By GEORGE STAHL
Finally! An explanation for why we are the way we are today! It’s not a generational thing. Not some, “Oh my look at those millennials!” thing. It’s not an age thing, and is not a brain disfunction thing. It’s an interbreeding thing! Oh, my gee willikers! No! Not where there is an entire town in which everyone is related and most of them are first generation kinfolk. That’s not even close. No, for this inbreeding beginning we need to go on an ancestry.com sort of journey going back 47,000 years.
Now, that’s a really long time ago, and you ask, ‘How can this be? How can the result of something so long ago be with us today? I’m almost glad you asked that. Let’s see. 47,000 years ago, there were not just one human species, but two? There were the neanderthal, and the homo sapiens. All of this is according to scientist who spend their lives studying these types of things like the lives of 47,000-year-old dead people. What they have discovered in various undisclosed and double talk ways is that the brute of our species, the neanderthal frequently and for and extended period of time, 7,000 years or so, interbreed with our homo sapiens sisters and brothers. Shocker, that one! How was a small, petite, attractive and fairly unintelligent homo sapien women supposed to stave off the advances of a huge, hairy beast like man such as a neanderthal? Unsuccessfully apparently. According to experts, this interbreeding went on for 7,000 years! That is a long time to act surprised every time a neanderthal wanted to get jiggy with a homo sapien.
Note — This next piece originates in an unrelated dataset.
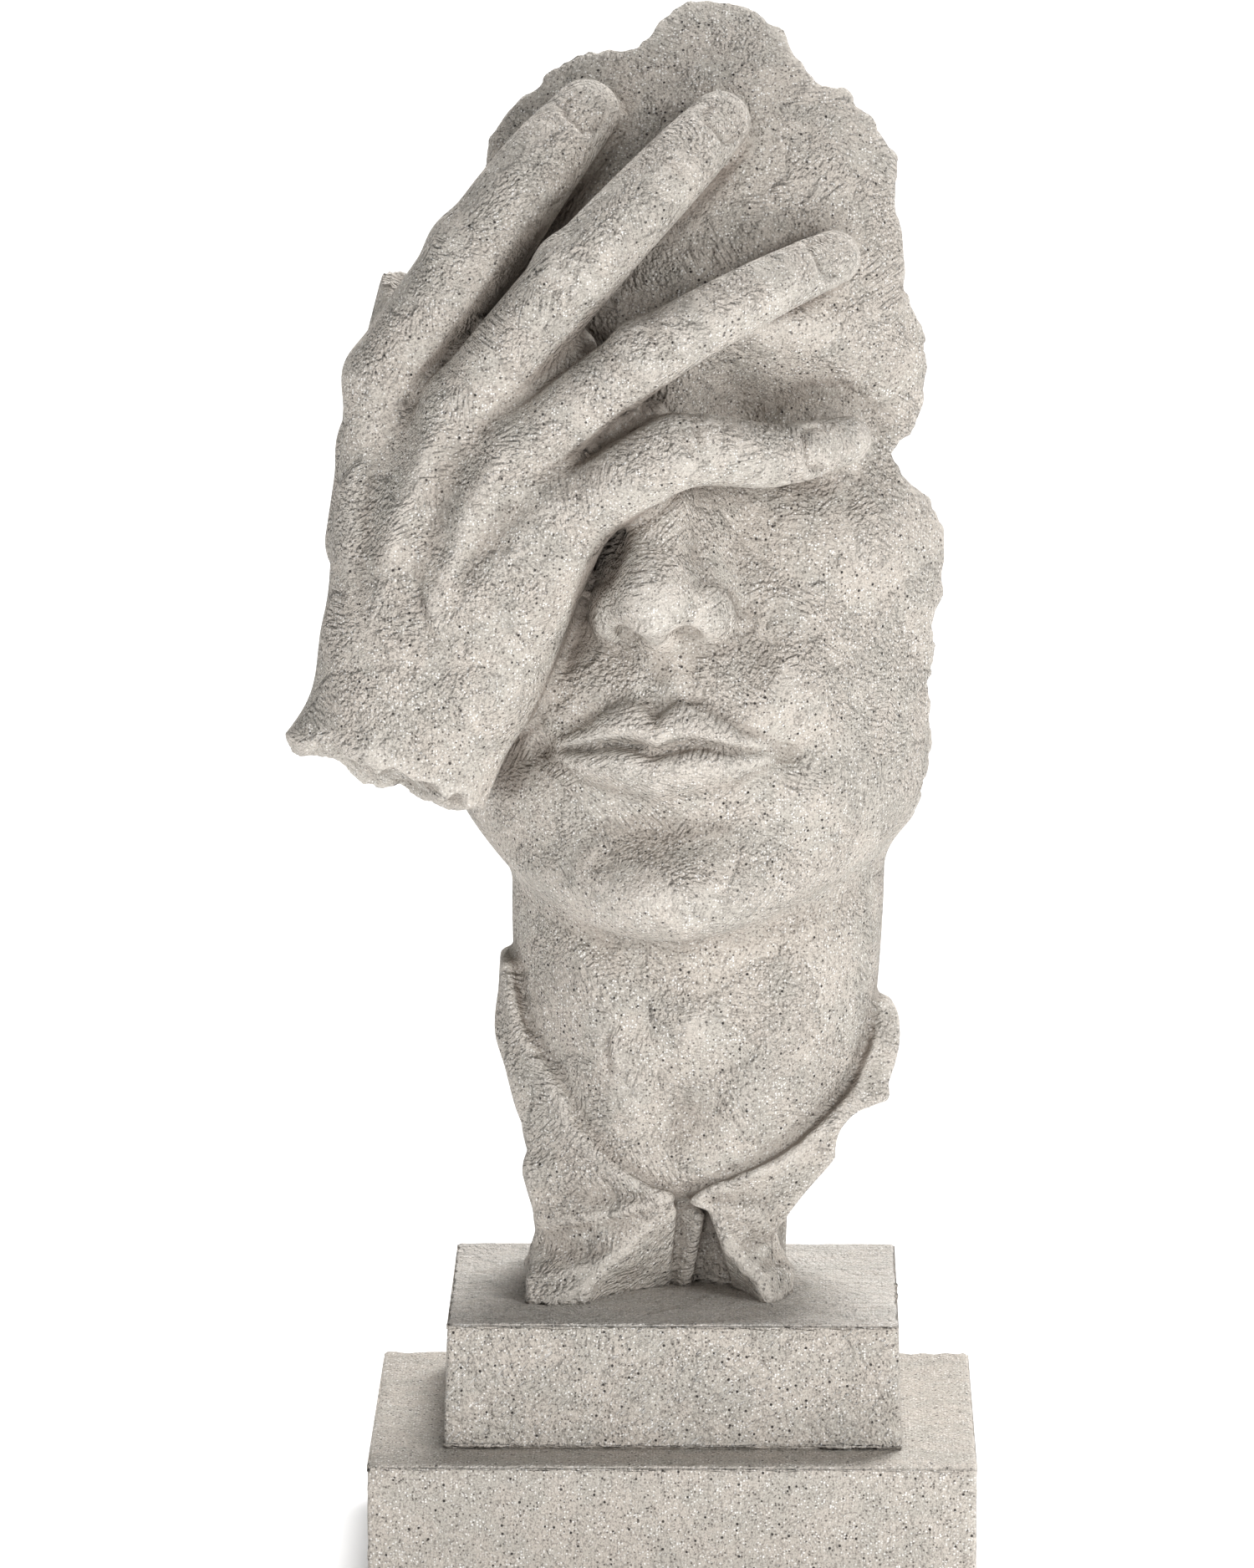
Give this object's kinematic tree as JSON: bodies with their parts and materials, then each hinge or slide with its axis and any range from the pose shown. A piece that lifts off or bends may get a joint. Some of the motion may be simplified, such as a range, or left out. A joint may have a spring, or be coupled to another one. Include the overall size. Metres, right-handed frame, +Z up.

It may have started out as an unwanted surprise, but as those 7,000 years went by, don’t you think some evolving was going on? The females had to be getting tired of neanderthal hubby coming home from a hard day of gathering in the hot prehistoric Arizona sun, grunting for dinner, grunting for some me time, and then like clockwork grunting for whatever else. As time went on, these women demanded more. They wanted a life, children and a home. White picket fences around the cave, and a wildcat in the yard. The women who were the first to fall for the smooth grunt talking of the beastie boys were long gone. The generations who were fresh and looking as if they may be the last of the lucky ones who would get the benefits of a hunter gatherer saw the proverbial handwriting on the cave wall. The new batch of brutes had evolved into a more vicious and meaner bunch. 7,000 years of no formal education will do that to a species. There was more and more muscle flexing going on between the villages. Clans were uniting against other clans. Remember, these bang on your chest for laughs kinda guys are the end result of nearly 280 generations of really bad genes. Their time is coming to a close and the current ancestral woman of the age are wanting out. So, they begin going back to their homo sapien roots for refuge.
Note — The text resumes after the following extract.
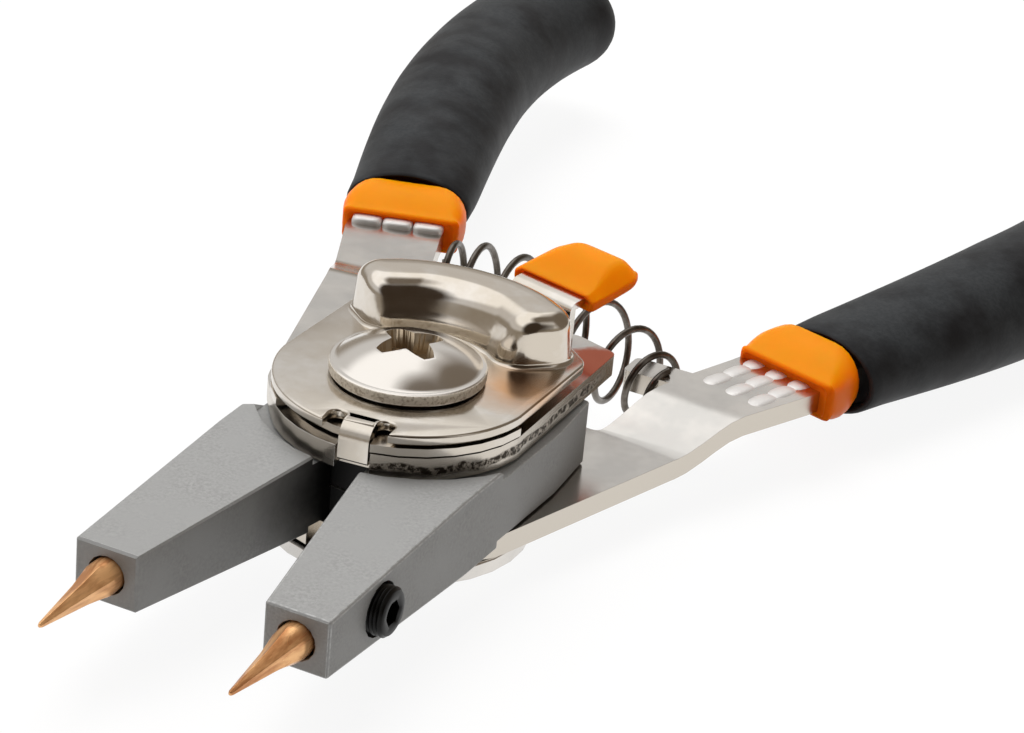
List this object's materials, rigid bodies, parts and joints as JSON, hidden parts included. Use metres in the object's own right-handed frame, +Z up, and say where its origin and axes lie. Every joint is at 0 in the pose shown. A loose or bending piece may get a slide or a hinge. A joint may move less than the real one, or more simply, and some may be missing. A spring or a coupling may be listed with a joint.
{
  "type": "circlip pliers",
  "caption": "Convertible circlip pliers with a shift lever, replaceable straight points, a coil return spring and sleeved handles.",
  "frame": {"origin": "the flat underside of the pivot nut, on the pivot's axis", "axes": "+Z up along the pivot's axis from the nut to the screw head, the points look along -Y and the handles along +Y, +X to the side of the lower handle"},
  "size_m": [0.1214, 0.2137, 0.029],
  "materials": {
    "nickel_plate": "bright nickel plate over stamped steel",
    "bush_steel": "turned steel",
    "sintered_steel": "matt sintered steel with lighter edges",
    "copper_coat": "copper coloured, ground",
    "black_oxide": "black oxide",
    "spring_steel": "drawn spring wire",
    "orange_plastic": "satin orange plastic",
    "dark_foam": "soft charcoal sleeve, faintly mottled"
  },
  "bodies": {
    "pivot": {"pivot_screw": "nickel_plate", "pivot_bush": "bush_steel", "bottom_plate": "nickel_plate", "pivot_nut": "nickel_plate", "return_spring": "spring_steel"},
    "upper_arm": {"upper_handle": "nickel_plate", "cover_plate": "nickel_plate", "left_collar": "orange_plastic", "left_grip": "dark_foam"},
    "lower_arm": {"lower_handle": "nickel_plate", "right_collar": "orange_plastic", "right_grip": "dark_foam"},
    "right_jaw_set": {"right_jaw": "sintered_steel", "right_tip": "copper_coat", "right_tip_screw": "black_oxide", "right_drive_pin": "spring_steel"},
    "left_jaw_set": {"left_jaw": "sintered_steel", "left_tip": "copper_coat", "left_tip_screw": "black_oxide", "left_drive_pin": "spring_steel"},
    "shift_lever_set": {"shift_lever": "nickel_plate", "lever_cap": "orange_plastic", "detent_post": "spring_steel", "detent_spring": "spring_steel"}
  },
  "joints": [
    {"name": "upper_arm_squeeze", "type": "hinge", "parent": "pivot", "child": "upper_arm", "pos_m": [0, 0, 0.0123], "axis": [0, 0, 1], "range_deg": [-9.5, 0], "stiffness_Nm_per_rad": 1.5, "springref_deg": 6.88, "deforming": ["return_spring"]},
    {"name": "lower_arm_squeeze", "type": "hinge", "parent": "pivot", "child": "lower_arm", "pos_m": [0, 0, 0.0123], "axis": [0, 0, 1], "range_deg": [0, 9.5]},
    {"name": "right_jaw_close", "type": "hinge", "parent": "pivot", "child": "right_jaw_set", "pos_m": [0, 0, 0.0123], "axis": [0, 0, 1], "range_deg": [-9.5, 0]},
    {"name": "left_jaw_close", "type": "hinge", "parent": "pivot", "child": "left_jaw_set", "pos_m": [0, 0, 0.0123], "axis": [0, 0, 1], "range_deg": [0, 9.5]},
    {"name": "mode_shift", "type": "hinge", "parent": "upper_arm", "child": "shift_lever_set", "pos_m": [0, 0, 0.0123], "axis": [0, 0, 1], "range_deg": [0, 40]}
  ],
  "couplings": [
    {"joint": "lower_arm_squeeze", "follows": "upper_arm_squeeze", "ratio": -1},
    {"joint": "right_jaw_close", "follows": "upper_arm_squeeze", "ratio": 1},
    {"joint": "left_jaw_close", "follows": "upper_arm_squeeze", "ratio": -1}
  ]
}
As you can imagine, this did not sit well with the neanderthal population. These offspring of grunters didn’t want to let their women go. Especially to a group of inferior homosapiens. So, in true warrior style, they followed the women and found the places where the homosapiens lived and like their predecessors, they confronted the weaker sapiens and began a night of clubbing. In the aftermath, to the surprise of everyone, especially the neanderthals, the superior intellect of the sapiens prevailed and the women were accepted into the tribes. A little too late, the genetic damage had all ready been done. Unbeknownst to the women who escaped the Morlocks, genetic upheaval had been accomplished. Any off spring these women would come complete with a dysfunctional, anti-social, relationship challenged and overall skewed outlook on life as a whole.
Then, whenever someone asks, “How did we get so messed up?” You, being all caught up in the only truthful explanation of our place on the evolutionary timeline, can step up and yell out, “7,000 years of inbreeding!” Someone is bound to ask you to explain your outburst. Simply repeat, “We are why and who we are today due to 7,000 years of inbreeding, that took place 47,000 years ago!” Could this be the so-called missing link?